- [Instruction] What follows is a listing; restate every line of it word for word.

== Data for this exercise

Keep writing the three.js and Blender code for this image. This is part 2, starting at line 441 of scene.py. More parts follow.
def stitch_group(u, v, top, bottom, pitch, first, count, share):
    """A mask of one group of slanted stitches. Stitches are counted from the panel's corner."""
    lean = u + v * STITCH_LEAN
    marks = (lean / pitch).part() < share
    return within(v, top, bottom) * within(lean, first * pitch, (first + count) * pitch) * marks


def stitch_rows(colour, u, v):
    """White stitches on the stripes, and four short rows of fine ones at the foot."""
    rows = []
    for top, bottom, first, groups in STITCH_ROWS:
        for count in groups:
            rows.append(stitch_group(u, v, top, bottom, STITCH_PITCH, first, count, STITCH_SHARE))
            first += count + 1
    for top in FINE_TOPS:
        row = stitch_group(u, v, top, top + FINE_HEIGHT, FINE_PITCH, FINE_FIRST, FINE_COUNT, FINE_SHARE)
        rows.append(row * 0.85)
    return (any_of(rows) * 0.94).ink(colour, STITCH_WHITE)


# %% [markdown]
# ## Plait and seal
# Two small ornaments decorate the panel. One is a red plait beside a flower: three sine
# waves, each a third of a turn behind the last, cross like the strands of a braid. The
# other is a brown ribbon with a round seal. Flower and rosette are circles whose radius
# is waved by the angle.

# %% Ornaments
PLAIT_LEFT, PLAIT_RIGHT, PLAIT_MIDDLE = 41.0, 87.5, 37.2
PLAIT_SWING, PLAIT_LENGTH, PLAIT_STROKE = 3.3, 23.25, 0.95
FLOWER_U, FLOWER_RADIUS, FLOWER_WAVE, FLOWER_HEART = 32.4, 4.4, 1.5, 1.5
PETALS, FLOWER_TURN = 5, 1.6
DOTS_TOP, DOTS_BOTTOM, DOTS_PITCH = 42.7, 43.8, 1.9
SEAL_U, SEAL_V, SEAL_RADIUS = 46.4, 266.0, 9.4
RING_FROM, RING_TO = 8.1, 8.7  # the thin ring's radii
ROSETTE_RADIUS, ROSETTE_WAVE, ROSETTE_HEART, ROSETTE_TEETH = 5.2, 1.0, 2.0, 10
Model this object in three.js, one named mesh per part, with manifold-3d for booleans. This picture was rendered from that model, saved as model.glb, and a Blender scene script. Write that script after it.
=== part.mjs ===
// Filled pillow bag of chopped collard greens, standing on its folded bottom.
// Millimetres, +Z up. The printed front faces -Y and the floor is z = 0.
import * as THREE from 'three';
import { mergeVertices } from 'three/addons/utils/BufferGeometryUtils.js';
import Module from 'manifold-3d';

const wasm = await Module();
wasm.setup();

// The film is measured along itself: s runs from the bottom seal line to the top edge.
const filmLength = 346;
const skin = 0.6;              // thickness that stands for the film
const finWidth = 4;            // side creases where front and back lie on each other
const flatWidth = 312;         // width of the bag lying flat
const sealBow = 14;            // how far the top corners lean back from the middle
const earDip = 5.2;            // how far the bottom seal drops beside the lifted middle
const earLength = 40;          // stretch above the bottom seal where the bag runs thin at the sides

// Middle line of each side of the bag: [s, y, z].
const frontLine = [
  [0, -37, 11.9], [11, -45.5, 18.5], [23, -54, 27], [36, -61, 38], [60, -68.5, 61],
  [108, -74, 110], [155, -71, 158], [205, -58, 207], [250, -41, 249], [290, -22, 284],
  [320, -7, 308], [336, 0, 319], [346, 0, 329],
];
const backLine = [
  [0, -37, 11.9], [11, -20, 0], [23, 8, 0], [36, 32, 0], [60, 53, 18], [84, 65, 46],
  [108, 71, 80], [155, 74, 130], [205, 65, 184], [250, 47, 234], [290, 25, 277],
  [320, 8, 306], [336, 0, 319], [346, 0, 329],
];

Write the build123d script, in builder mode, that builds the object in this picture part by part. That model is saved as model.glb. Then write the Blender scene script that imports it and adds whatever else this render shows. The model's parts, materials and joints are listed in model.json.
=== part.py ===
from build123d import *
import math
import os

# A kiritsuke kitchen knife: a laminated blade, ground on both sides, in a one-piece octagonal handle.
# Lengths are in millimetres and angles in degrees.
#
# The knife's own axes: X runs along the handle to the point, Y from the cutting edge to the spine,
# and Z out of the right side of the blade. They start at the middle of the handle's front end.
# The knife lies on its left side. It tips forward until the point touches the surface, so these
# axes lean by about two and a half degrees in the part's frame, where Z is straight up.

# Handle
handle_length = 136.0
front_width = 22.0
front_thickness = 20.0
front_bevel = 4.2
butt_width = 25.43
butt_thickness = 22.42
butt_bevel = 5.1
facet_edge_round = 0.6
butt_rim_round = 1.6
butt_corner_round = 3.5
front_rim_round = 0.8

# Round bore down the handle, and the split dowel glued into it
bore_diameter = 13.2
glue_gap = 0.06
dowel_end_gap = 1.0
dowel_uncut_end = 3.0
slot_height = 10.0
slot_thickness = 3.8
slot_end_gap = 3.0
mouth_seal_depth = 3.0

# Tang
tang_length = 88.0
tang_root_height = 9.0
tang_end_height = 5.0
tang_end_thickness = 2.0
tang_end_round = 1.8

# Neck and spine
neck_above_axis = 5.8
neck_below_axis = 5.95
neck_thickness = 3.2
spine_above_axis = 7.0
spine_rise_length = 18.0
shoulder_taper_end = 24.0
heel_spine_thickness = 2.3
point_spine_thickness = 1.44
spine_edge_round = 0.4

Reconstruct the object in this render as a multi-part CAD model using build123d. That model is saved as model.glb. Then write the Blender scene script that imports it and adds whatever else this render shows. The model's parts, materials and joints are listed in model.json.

====

- [Solution to this task]
Keep writing the three.js and Blender code for this image. This is part 2, starting at line 441 of scene.py. More parts follow.
def stitch_group(u, v, top, bottom, pitch, first, count, share):
    """A mask of one group of slanted stitches. Stitches are counted from the panel's corner."""
    lean = u + v * STITCH_LEAN
    marks = (lean / pitch).part() < share
    return within(v, top, bottom) * within(lean, first * pitch, (first + count) * pitch) * marks


def stitch_rows(colour, u, v):
    """White stitches on the stripes, and four short rows of fine ones at the foot."""
    rows = []
    for top, bottom, first, groups in STITCH_ROWS:
        for count in groups:
            rows.append(stitch_group(u, v, top, bottom, STITCH_PITCH, first, count, STITCH_SHARE))
            first += count + 1
    for top in FINE_TOPS:
        row = stitch_group(u, v, top, top + FINE_HEIGHT, FINE_PITCH, FINE_FIRST, FINE_COUNT, FINE_SHARE)
        rows.append(row * 0.85)
    return (any_of(rows) * 0.94).ink(colour, STITCH_WHITE)


# %% [markdown]
# ## Plait and seal
# Two small ornaments decorate the panel. One is a red plait beside a flower: three sine
# waves, each a third of a turn behind the last, cross like the strands of a braid. The
# other is a brown ribbon with a round seal. Flower and rosette are circles whose radius
# is waved by the angle.

# %% Ornaments
PLAIT_LEFT, PLAIT_RIGHT, PLAIT_MIDDLE = 41.0, 87.5, 37.2
PLAIT_SWING, PLAIT_LENGTH, PLAIT_STROKE = 3.3, 23.25, 0.95
FLOWER_U, FLOWER_RADIUS, FLOWER_WAVE, FLOWER_HEART = 32.4, 4.4, 1.5, 1.5
PETALS, FLOWER_TURN = 5, 1.6
DOTS_TOP, DOTS_BOTTOM, DOTS_PITCH = 42.7, 43.8, 1.9
SEAL_U, SEAL_V, SEAL_RADIUS = 46.4, 266.0, 9.4
RING_FROM, RING_TO = 8.1, 8.7  # the thin ring's radii
ROSETTE_RADIUS, ROSETTE_WAVE, ROSETTE_HEART, ROSETTE_TEETH = 5.2, 1.0, 2.0, 10
Model this object in three.js, one named mesh per part, with manifold-3d for booleans. This picture was rendered from that model, saved as model.glb, and a Blender scene script. Write that script after it.
=== part.mjs ===
// Filled pillow bag of chopped collard greens, standing on its folded bottom.
// Millimetres, +Z up. The printed front faces -Y and the floor is z = 0.
import * as THREE from 'three';
import { mergeVertices } from 'three/addons/utils/BufferGeometryUtils.js';
import Module from 'manifold-3d';

const wasm = await Module();
wasm.setup();

// The film is measured along itself: s runs from the bottom seal line to the top edge.
const filmLength = 346;
const skin = 0.6;              // thickness that stands for the film
const finWidth = 4;            // side creases where front and back lie on each other
const flatWidth = 312;         // width of the bag lying flat
const sealBow = 14;            // how far the top corners lean back from the middle
const earDip = 5.2;            // how far the bottom seal drops beside the lifted middle
const earLength = 40;          // stretch above the bottom seal where the bag runs thin at the sides

// Middle line of each side of the bag: [s, y, z].
const frontLine = [
  [0, -37, 11.9], [11, -45.5, 18.5], [23, -54, 27], [36, -61, 38], [60, -68.5, 61],
  [108, -74, 110], [155, -71, 158], [205, -58, 207], [250, -41, 249], [290, -22, 284],
  [320, -7, 308], [336, 0, 319], [346, 0, 329],
];
const backLine = [
  [0, -37, 11.9], [11, -20, 0], [23, 8, 0], [36, 32, 0], [60, 53, 18], [84, 65, 46],
  [108, 71, 80], [155, 74, 130], [205, 65, 184], [250, 47, 234], [290, 25, 277],
  [320, 8, 306], [336, 0, 319], [346, 0, 329],
];

Write the build123d script, in builder mode, that builds the object in this picture part by part. That model is saved as model.glb. Then write the Blender scene script that imports it and adds whatever else this render shows. The model's parts, materials and joints are listed in model.json.
=== part.py ===
from build123d import *
import math
import os

# A kiritsuke kitchen knife: a laminated blade, ground on both sides, in a one-piece octagonal handle.
# Lengths are in millimetres and angles in degrees.
#
# The knife's own axes: X runs along the handle to the point, Y from the cutting edge to the spine,
# and Z out of the right side of the blade. They start at the middle of the handle's front end.
# The knife lies on its left side. It tips forward until the point touches the surface, so these
# axes lean by about two and a half degrees in the part's frame, where Z is straight up.

# Handle
handle_length = 136.0
front_width = 22.0
front_thickness = 20.0
front_bevel = 4.2
butt_width = 25.43
butt_thickness = 22.42
butt_bevel = 5.1
facet_edge_round = 0.6
butt_rim_round = 1.6
butt_corner_round = 3.5
front_rim_round = 0.8

# Round bore down the handle, and the split dowel glued into it
bore_diameter = 13.2
glue_gap = 0.06
dowel_end_gap = 1.0
dowel_uncut_end = 3.0
slot_height = 10.0
slot_thickness = 3.8
slot_end_gap = 3.0
mouth_seal_depth = 3.0

# Tang
tang_length = 88.0
tang_root_height = 9.0
tang_end_height = 5.0
tang_end_thickness = 2.0
tang_end_round = 1.8

# Neck and spine
neck_above_axis = 5.8
neck_below_axis = 5.95
neck_thickness = 3.2
spine_above_axis = 7.0
spine_rise_length = 18.0
shoulder_taper_end = 24.0
heel_spine_thickness = 2.3
point_spine_thickness = 1.44
spine_edge_round = 0.4

Reconstruct the object in this render as a multi-part CAD model using build123d. That model is saved as model.glb. Then write the Blender scene script that imports it and adds whatever else this render shows. The model's parts, materials and joints are listed in model.json.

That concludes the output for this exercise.